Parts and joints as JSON
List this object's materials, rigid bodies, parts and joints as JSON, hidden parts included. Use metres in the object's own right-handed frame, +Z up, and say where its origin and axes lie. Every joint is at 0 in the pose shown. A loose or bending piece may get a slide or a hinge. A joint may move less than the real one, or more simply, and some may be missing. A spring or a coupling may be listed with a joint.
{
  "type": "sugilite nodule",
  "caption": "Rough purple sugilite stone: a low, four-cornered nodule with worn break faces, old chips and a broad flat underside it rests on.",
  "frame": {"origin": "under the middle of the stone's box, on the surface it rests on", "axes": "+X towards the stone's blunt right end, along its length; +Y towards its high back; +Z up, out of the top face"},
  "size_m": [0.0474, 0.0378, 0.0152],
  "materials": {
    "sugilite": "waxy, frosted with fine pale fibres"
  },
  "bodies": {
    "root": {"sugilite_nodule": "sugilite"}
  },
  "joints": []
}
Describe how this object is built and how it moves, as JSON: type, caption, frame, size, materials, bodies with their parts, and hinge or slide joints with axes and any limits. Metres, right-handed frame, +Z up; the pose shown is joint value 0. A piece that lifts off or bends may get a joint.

What the task requires
Would you restate each of the entries word for word?

Written answer
List this object's materials, rigid bodies, parts and joints as JSON, hidden parts included. Use metres in the object's own right-handed frame, +Z up, and say where its origin and axes lie. Every joint is at 0 in the pose shown. A loose or bending piece may get a slide or a hinge. A joint may move less than the real one, or more simply, and some may be missing. A spring or a coupling may be listed with a joint.
{
  "type": "sugilite nodule",
  "caption": "Rough purple sugilite stone: a low, four-cornered nodule with worn break faces, old chips and a broad flat underside it rests on.",
  "frame": {"origin": "under the middle of the stone's box, on the surface it rests on", "axes": "+X towards the stone's blunt right end, along its length; +Y towards its high back; +Z up, out of the top face"},
  "size_m": [0.0474, 0.0378, 0.0152],
  "materials": {
    "sugilite": "waxy, frosted with fine pale fibres"
  },
  "bodies": {
    "root": {"sugilite_nodule": "sugilite"}
  },
  "joints": []
}
Describe how this object is built and how it moves, as JSON: type, caption, frame, size, materials, bodies with their parts, and hinge or slide joints with axes and any limits. Metres, right-handed frame, +Z up; the pose shown is joint value 0. A piece that lifts off or bends may get a joint.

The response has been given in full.